*** Records for this exercise ***

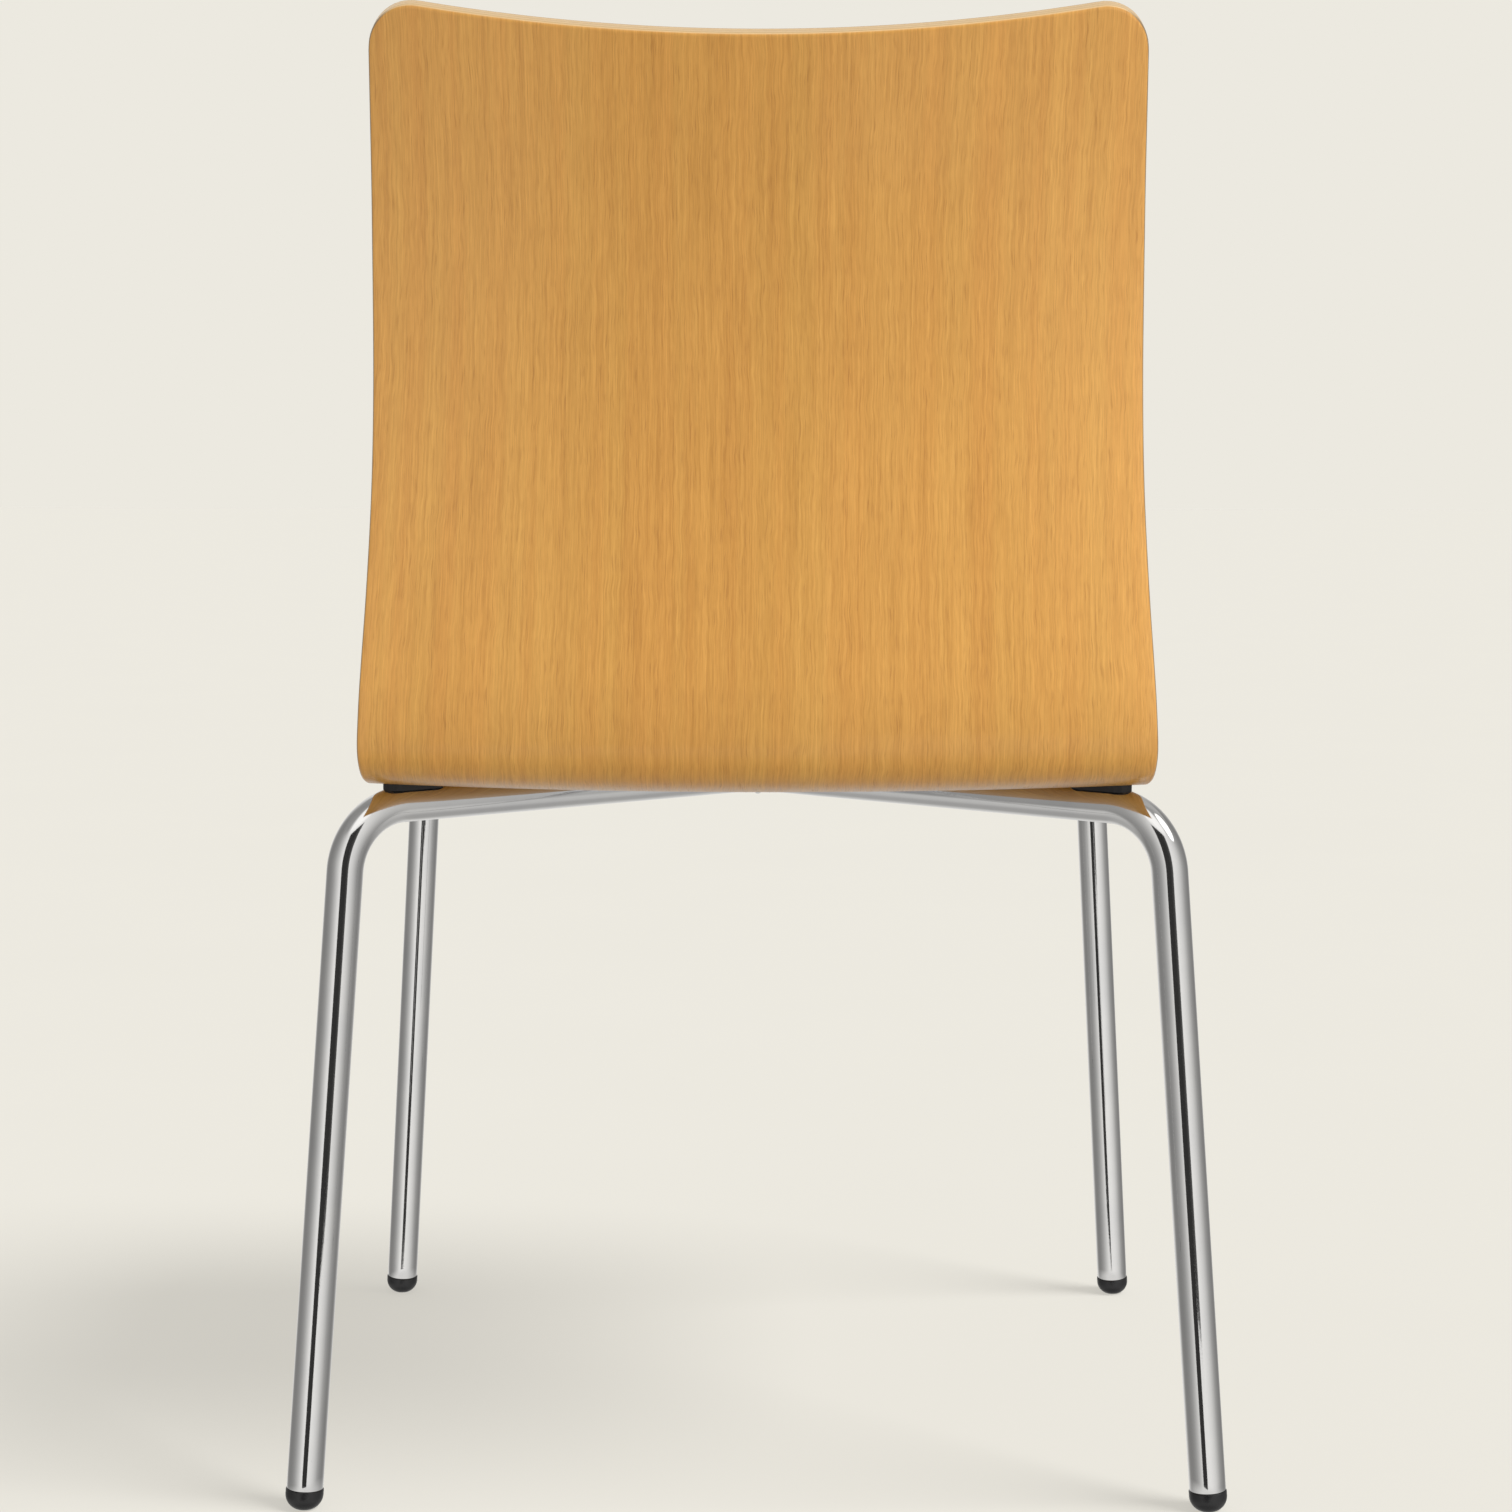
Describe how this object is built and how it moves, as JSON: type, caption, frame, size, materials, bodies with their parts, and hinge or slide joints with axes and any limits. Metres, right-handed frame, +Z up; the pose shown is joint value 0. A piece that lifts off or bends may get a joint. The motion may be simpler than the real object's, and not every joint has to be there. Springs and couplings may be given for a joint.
{
  "type": "stacking chair",
  "caption": "Stacking chair: a moulded plywood seat-and-back shell on a chromed round-tube frame whose inverted-U legs cross under the seat, with domed black foot glides.",
  "frame": {"origin": "bottom centre of the bounding box, on the floor", "axes": "+Z up, the chair faces -Y, +X to the sitter's left"},
  "size_m": [0.5172, 0.4566, 0.8076],
  "materials": {
    "plywood": "clear satin lacquer on light oak veneer, straight grain along the shell",
    "chrome": "polished chrome plate",
    "zinc_steel": "bright zinc plated steel",
    "black_plastic": "black moulded plastic, slightly glossy",
    "black_rubber": "black moulded rubber"
  },
  "bodies": {
    "root": {"plywood_shell": "plywood", "leg_tube_through": "chrome", "leg_tube_half_left": "chrome", "leg_tube_half_right": "chrome", "centre_plate": "zinc_steel", "glide_front_left": "black_plastic", "glide_front_right": "black_plastic", "glide_rear_left": "black_plastic", "glide_rear_right": "black_plastic", "insert_front_left": "zinc_steel", "insert_front_right": "zinc_steel", "insert_rear_left": "zinc_steel", "insert_rear_right": "zinc_steel", "pad_front_left": "black_rubber", "pad_front_right": "black_rubber", "pad_rear_left": "black_rubber", "pad_rear_right": "black_rubber", "screw_front_left": "zinc_steel", "screw_front_right": "zinc_steel", "screw_rear_left": "zinc_steel", "screw_rear_right": "zinc_steel", "spacer_front_left": "black_plastic", "spacer_front_right": "black_plastic", "spacer_rear_left": "black_plastic", "spacer_rear_right": "black_plastic", "washer_front_left": "zinc_steel", "washer_front_right": "zinc_steel", "washer_rear_left": "zinc_steel", "washer_rear_right": "zinc_steel", "weld_bead_front": "chrome", "weld_bead_left": "chrome", "weld_bead_rear": "chrome", "weld_bead_right": "chrome"}
  },
  "joints": []
}
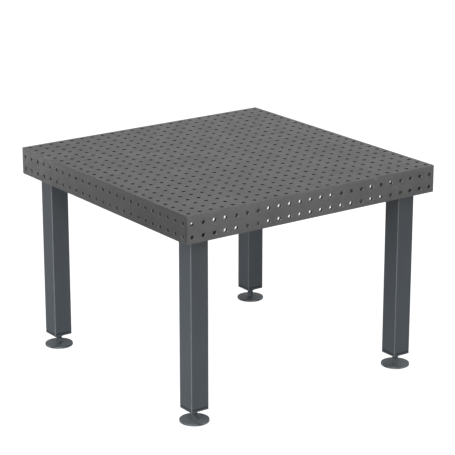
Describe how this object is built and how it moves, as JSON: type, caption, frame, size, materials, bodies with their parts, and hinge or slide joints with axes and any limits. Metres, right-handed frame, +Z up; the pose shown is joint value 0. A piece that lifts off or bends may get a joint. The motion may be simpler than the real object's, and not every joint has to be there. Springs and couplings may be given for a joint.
{
  "type": "welding table",
  "caption": "Square perforated steel welding table with drilled side walls, on bolted square-tube legs with screw-adjustable round feet.",
  "frame": {"origin": "on the floor under the middle of the square top", "axes": "+Z up, +X along the front wall to the right, front wall faces -Y"},
  "size_m": [1.2, 1.2, 0.86],
  "materials": {
    "table_steel": "dark grey machined steel, matt, lightly brushed",
    "leg_paint": "blue-grey satin powder coat",
    "foot_steel": "dark blue-grey satin coating",
    "plain_steel": "plain turned steel",
    "zinc_steel": "bright zinc plate"
  },
  "bodies": {
    "table": {"top_plate": "table_steel", "side_wall_front": "table_steel", "side_wall_right": "table_steel", "side_wall_rear": "table_steel", "side_wall_left": "table_steel", "cross_rib_front": "table_steel", "cross_rib_rear": "table_steel", "long_rib_left": "table_steel", "long_rib_right": "table_steel", "leg_bolts": "zinc_steel", "leg_washers": "zinc_steel", "corner_plate_front_left": "table_steel", "corner_stiffener_front_left": "table_steel", "leg_flange_front_left": "leg_paint", "leg_tube_front_left": "leg_paint", "leg_end_plate_front_left": "leg_paint", "weld_nut_front_left": "plain_steel", "corner_plate_front_right": "table_steel", "corner_stiffener_front_right": "table_steel", "leg_flange_front_right": "leg_paint", "leg_tube_front_right": "leg_paint", "leg_end_plate_front_right": "leg_paint", "weld_nut_front_right": "plain_steel", "corner_plate_rear_left": "table_steel", "corner_stiffener_rear_left": "table_steel", "leg_flange_rear_left": "leg_paint", "leg_tube_rear_left": "leg_paint", "leg_end_plate_rear_left": "leg_paint", "weld_nut_rear_left": "plain_steel", "corner_plate_rear_right": "table_steel", "corner_stiffener_rear_right": "table_steel", "leg_flange_rear_right": "leg_paint", "leg_tube_rear_right": "leg_paint", "leg_end_plate_rear_right": "leg_paint", "weld_nut_rear_right": "plain_steel"},
    "foot_front_left": {"foot_disc_front_left": "foot_steel"},
    "spindle_front_left": {"foot_spindle_front_left": "foot_steel", "retaining_ring_front_left": "plain_steel"},
    "lock_nut_front_left": {"lock_nut_front_left": "foot_steel"},
    "foot_front_right": {"foot_disc_front_right": "foot_steel"},
    "spindle_front_right": {"foot_spindle_front_right": "foot_steel", "retaining_ring_front_right": "plain_steel"},
    "lock_nut_front_right": {"lock_nut_front_right": "foot_steel"},
    "foot_rear_left": {"foot_disc_rear_left": "foot_steel"},
    "spindle_rear_left": {"foot_spindle_rear_left": "foot_steel", "retaining_ring_rear_left": "plain_steel"},
    "lock_nut_rear_left": {"lock_nut_rear_left": "foot_steel"},
    "foot_rear_right": {"foot_disc_rear_right": "foot_steel"},
    "spindle_rear_right": {"foot_spindle_rear_right": "foot_steel", "retaining_ring_rear_right": "plain_steel"},
    "lock_nut_rear_right": {"lock_nut_rear_right": "foot_steel"}
  },
  "joints": [
    {"name": "foot_height_front_left", "type": "slide", "parent": "table", "child": "foot_front_left", "axis": [0, 0, -1], "range_m": [-0.018, 0.048]},
    {"name": "spindle_turn_front_left", "type": "hinge", "parent": "foot_front_left", "child": "spindle_front_left", "pos_m": [-0.505, -0.505, 0.05], "axis": [0, 0, -1], "range_deg": [-2160, 5760]},
    {"name": "lock_nut_turn_front_left", "type": "hinge", "parent": "table", "child": "lock_nut_front_left", "pos_m": [-0.505, -0.505, 0.046], "axis": [0, 0, -1], "range_deg": [0, 90]},
    {"name": "foot_height_front_right", "type": "slide", "parent": "table", "child": "foot_front_right", "axis": [0, 0, -1], "range_m": [-0.018, 0.048]},
    {"name": "spindle_turn_front_right", "type": "hinge", "parent": "foot_front_right", "child": "spindle_front_right", "pos_m": [0.505, -0.505, 0.05], "axis": [0, 0, -1], "range_deg": [-2160, 5760]},
    {"name": "lock_nut_turn_front_right", "type": "hinge", "parent": "table", "child": "lock_nut_front_right", "pos_m": [0.505, -0.505, 0.046], "axis": [0, 0, -1], "range_deg": [0, 90]},
    {"name": "foot_height_rear_left", "type": "slide", "parent": "table", "child": "foot_rear_left", "axis": [0, 0, -1], "range_m": [-0.018, 0.048]},
    {"name": "spindle_turn_rear_left", "type": "hinge", "parent": "foot_rear_left", "child": "spindle_rear_left", "pos_m": [-0.505, 0.505, 0.05], "axis": [0, 0, -1], "range_deg": [-2160, 5760]},
    {"name": "lock_nut_turn_rear_left", "type": "hinge", "parent": "table", "child": "lock_nut_rear_left", "pos_m": [-0.505, 0.505, 0.046], "axis": [0, 0, -1], "range_deg": [0, 90]},
    {"name": "foot_height_rear_right", "type": "slide", "parent": "table", "child": "foot_rear_right", "axis": [0, 0, -1], "range_m": [-0.018, 0.048]},
    {"name": "spindle_turn_rear_right", "type": "hinge", "parent": "foot_rear_right", "child": "spindle_rear_right", "pos_m": [0.505, 0.505, 0.05], "axis": [0, 0, -1], "range_deg": [-2160, 5760]},
    {"name": "lock_nut_turn_rear_right", "type": "hinge", "parent": "table", "child": "lock_nut_rear_right", "pos_m": [0.505, 0.505, 0.046], "axis": [0, 0, -1], "range_deg": [0, 90]}
  ],
  "couplings": [
    {"joint": "spindle_turn_front_left", "follows": "foot_height_front_left", "rad_per_m": 2094.4},
    {"joint": "spindle_turn_front_right", "follows": "foot_height_front_right", "rad_per_m": 2094.4},
    {"joint": "spindle_turn_rear_left", "follows": "foot_height_rear_left", "rad_per_m": 2094.4},
    {"joint": "spindle_turn_rear_right", "follows": "foot_height_rear_right", "rad_per_m": 2094.4}
  ]
}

***

* Given exercise:
Copy out the lines that hold "joints".

* Written response:
Describe how this object is built and how it moves, as JSON: type, caption, frame, size, materials, bodies with their parts, and hinge or slide joints with axes and any limits. Metres, right-handed frame, +Z up; the pose shown is joint value 0. A piece that lifts off or bends may get a joint. The motion may be simpler than the real object's, and not every joint has to be there. Springs and couplings may be given for a joint.
  "joints": []
Describe how this object is built and how it moves, as JSON: type, caption, frame, size, materials, bodies with their parts, and hinge or slide joints with axes and any limits. Metres, right-handed frame, +Z up; the pose shown is joint value 0. A piece that lifts off or bends may get a joint. The motion may be simpler than the real object's, and not every joint has to be there. Springs and couplings may be given for a joint.
  "joints": [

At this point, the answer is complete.